Возвращение к родным берегам было не очень долгим, но крайне скучным. Рында, приютившая Звон, была неразговорчивой, звук склянок, которые она отбивала несколько раз в сутки, был тусклым, что понятно – ее, как и сотни других, отлили на заводе уставшие от жизни мастера из сплава, не содержавшего ни грана чистых благородных металлов, но пропитанного болезнями и нищетой. Рынду не интересовали рассказы Звона, а непонятные нотки, помимо воли появившиеся в ее звучании, раздражали. Звон это чувствовал. Перед наступлением часа склянок он сжимался в комочек и забивался в металлическую дужку на куполе рынды, где веревка крепления почти полностью заглушала его голос. И только когда птицы принесли на своих крыльях воздух родных берегов, Звон, зазвучав полным голосом, заглушил рынду и перелетел к колоколу в церкви маленькой прибрежной деревушки, где священник служил Рождественскую службу, исповедовал прихожан после долгого поста, отпускал им грехи, и те, едва выйдя из церкви, снова начинали грешить чревоугодием, пьянством и блудом, наполняя воздух острыми запахами жизни и благовеста, от которых Звон захмелел и ощутил Невыносимое Счастье от звуков знакомой речи.
Церковный колокол был рад неожиданному гостю, уговаривал остаться в нем подольше и, прежде чем вернуться к месту служения в свой Колокол, выяснить, остались ли на месте его Колокол и Женский монастырь.
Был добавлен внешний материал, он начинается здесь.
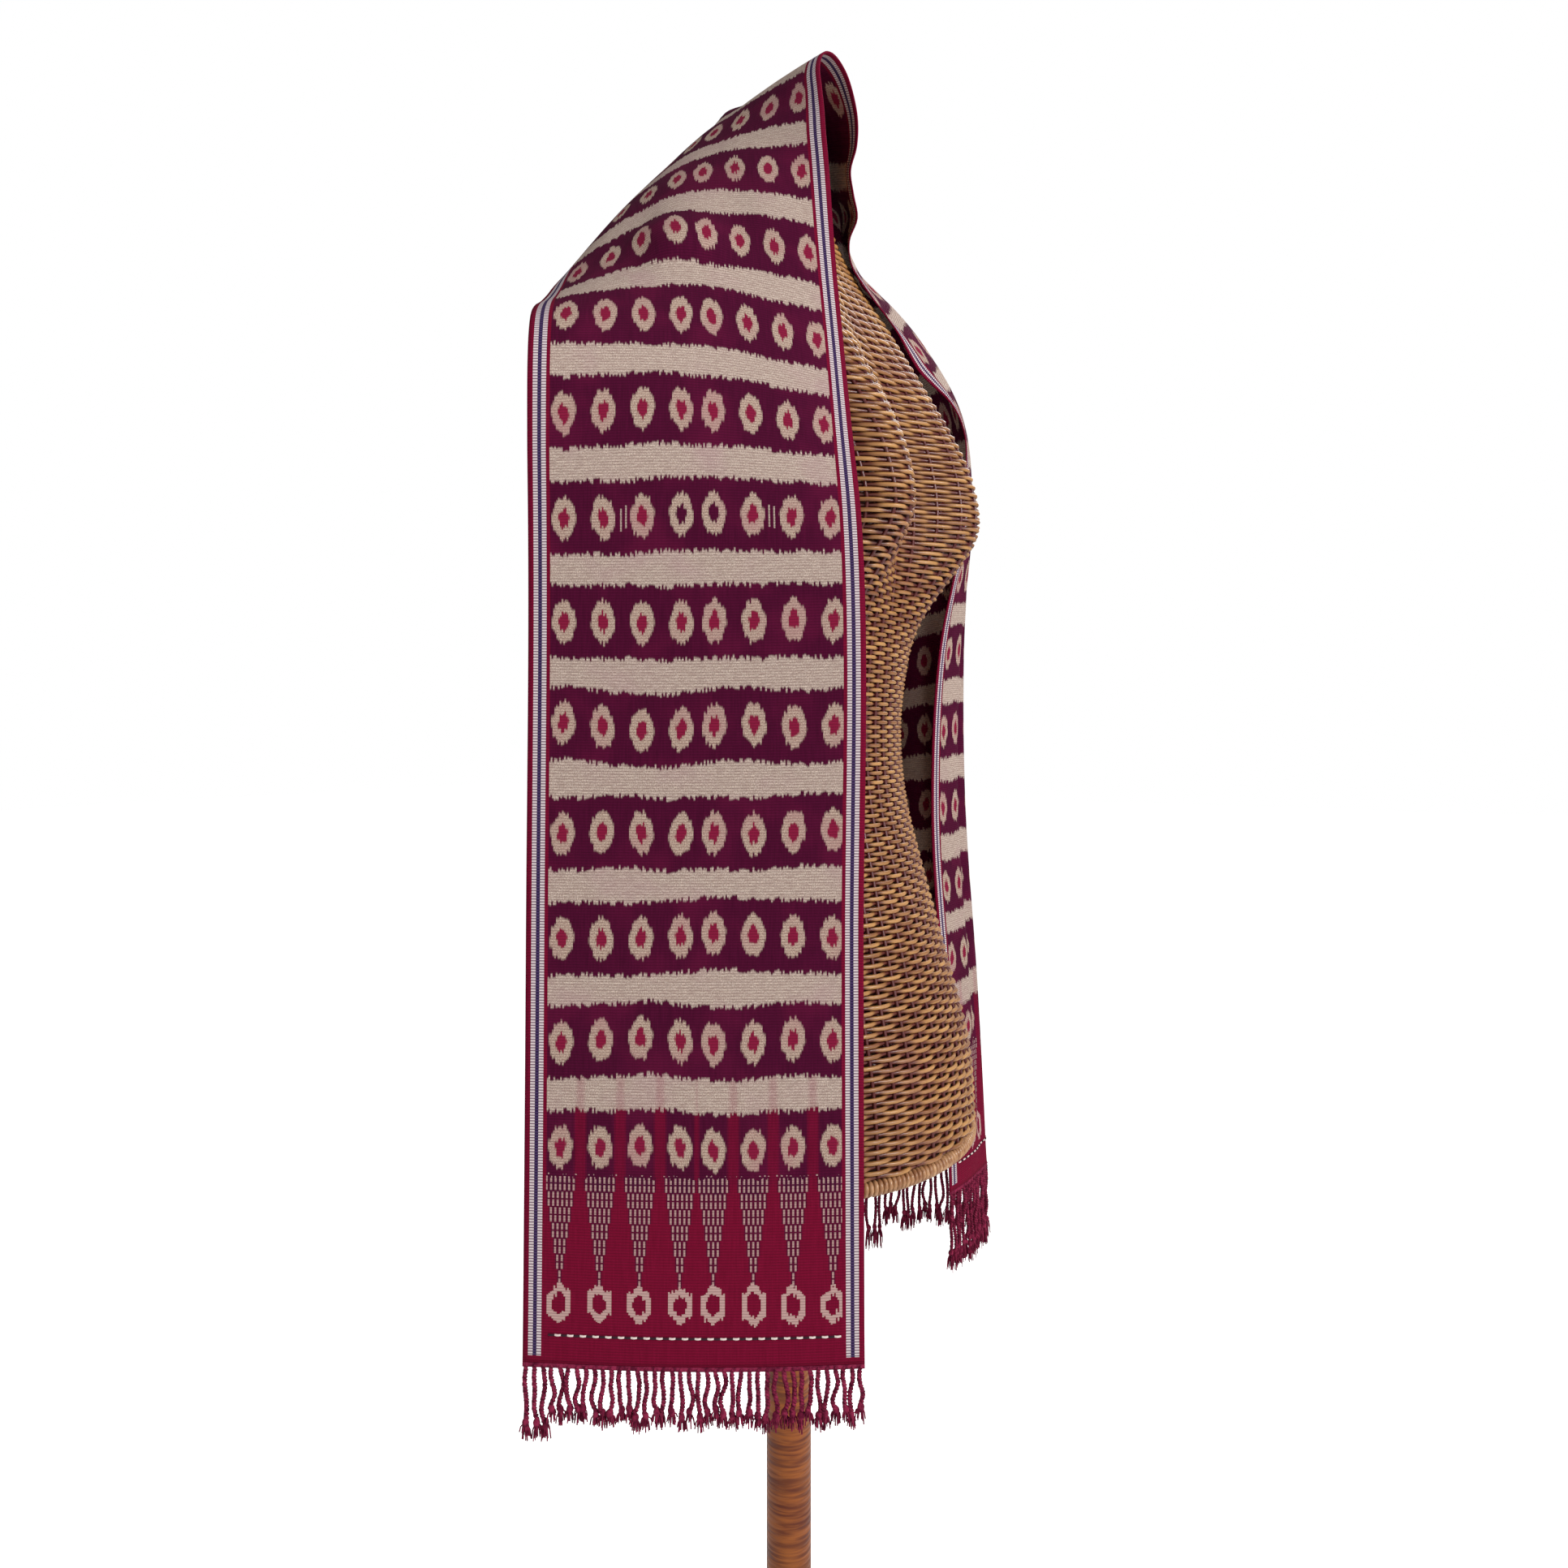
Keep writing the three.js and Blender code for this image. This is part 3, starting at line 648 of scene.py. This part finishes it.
# the stakes' value for the painted shade, which paints them nearly as dark as the hollows
STAKE_PAINTED_SHADE_DEPTH = -0.9
SKIN_GAP = 0.3
STAKE_INSET = WAVE + WEAVER_RADIUS + SKIN_GAP
WICKER_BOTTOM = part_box("wicker_body")[0].z / MM + WEAVER_RADIUS


def form_ring(angles, z, inset):
    section = smooth(form_sections[:, 0], form_sections[:, 1:], np.full(len(angles), z))
    half_width, half_depth, centre_y = section[:, 0], section[:, 1], section[:, 2]
    x = half_width * np.cos(angles)
    forward = np.maximum(-np.sin(angles), 0)
    y = centre_y + half_depth * np.sin(angles) - bust_reach(x, z) * forward
    out = np.stack([np.cos(angles) / half_width, np.sin(angles) / half_depth], axis=-1)
    out /= np.linalg.norm(out, axis=-1, keepdims=True)
    return np.stack([x - out[:, 0] * inset, y - out[:, 1] * inset, np.full(len(angles), z)], axis=-1)


def row_heights():
    heights = [WICKER_BOTTOM]
    while heights[-1] < FORM_TOP - ROWS_BELOW_TOP:
        z = heights[-1]
        ahead = smooth(form_sections[:, 0], form_sections[:, 1], np.array([z, z + 1.0]))
        lean = abs(ahead[1] - ahead[0])
        heights.append(z + max(ROW_PITCH / math.hypot(1, LEAN_SHARE * lean), SMALLEST_RISE))
    return np.array(heights)


def curve_piece(name, paths, radius, sides, cyclic):
    curve = bpy.data.curves.new(name, "CURVE")
    curve.dimensions = "3D"
    curve.bevel_depth = radius * MM
    curve.bevel_resolution = max((sides - 4) // 2, 0)
    curve.use_fill_caps = not cyclic
    for path in paths:
        spline = curve.splines.new("POLY")
        spline.points.add(len(path) - 1)
        spline.points.foreach_set("co", np.column_stack([path * MM, np.ones(len(path))]).ravel())
        spline.use_cyclic_u = cyclic
        spline.use_smooth = True
    piece = bpy.data.objects.new(name, curve)
    bpy.context.scene.collection.objects.link(piece)
    make_active(piece)
    bpy.ops.object.convert(target="MESH")
    return bpy.context.object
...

За долгие годы отсутствия Звона в этой части света произошли большие изменения: церкви и монастыри стали разрушать, древние книги и намоленные иконы, сотни лет хранившие в себе голоса радости и скорби верующих, предают огню; колокола, даже самые простые, отправляют на переплавку, а на благородные колокола, отлитые из самородной меди, олова и серебра, объявили охоту, и щедро платят за поругание, не думая о каре Господней и проклятии потомкам до седьмого колена.
Морозными ночами, когда небо опускалось почти до земли, Звон бродил между звезд, стараясь с высоты Космоса увидеть Женский монастырь и услышать голос своего Колокола в Хоре Голосов Утренней Тишины. Но голоса Хора не долетали до маленькой деревенской церкви, и тогда, рискуя исчезнуть навсегда, Звон, в Пасхальную неделю, когда земля наполняется скорбными и радостными звонами колоколов, отправился искать свой Колокол и Женский монастырь. Ориентируясь по звездам и запахам родных краев, принесенных попутными ветрами, он перелетал от колокольни к колокольне, которых осталось так мало, что приходилось набираться сил без разбора у всего, что хоть чуть-чуть звенело: в полевых колокольчиках; в звоне разбитой посуды; в бубенцах, пришитых к одеждам бродячих артистов; и в звоне назойливых комаров, пока однажды, на рассвете, он не услышал Звон Утренней Тишины, который помог ему добраться до своего Монастыря в тот момент, когда какие-то люди безуспешно пытались перерубить толстую цепь большого Колокола и сбросить его с колокольни на землю, где уже лежали расколотые ударами молота небольшие колокола, а по монастырскому подворью с мольбой и проклятиями бегали монашки, отбиваясь от пьяных насильников, среди которых были вчерашние законопослушные прихожане, молитвенно преклонявшие колени перед чудотворной мироточивой иконой Богоматери, которую теперь искали и не могли найти, чтоб сжечь ее в огне костра с другими иконами.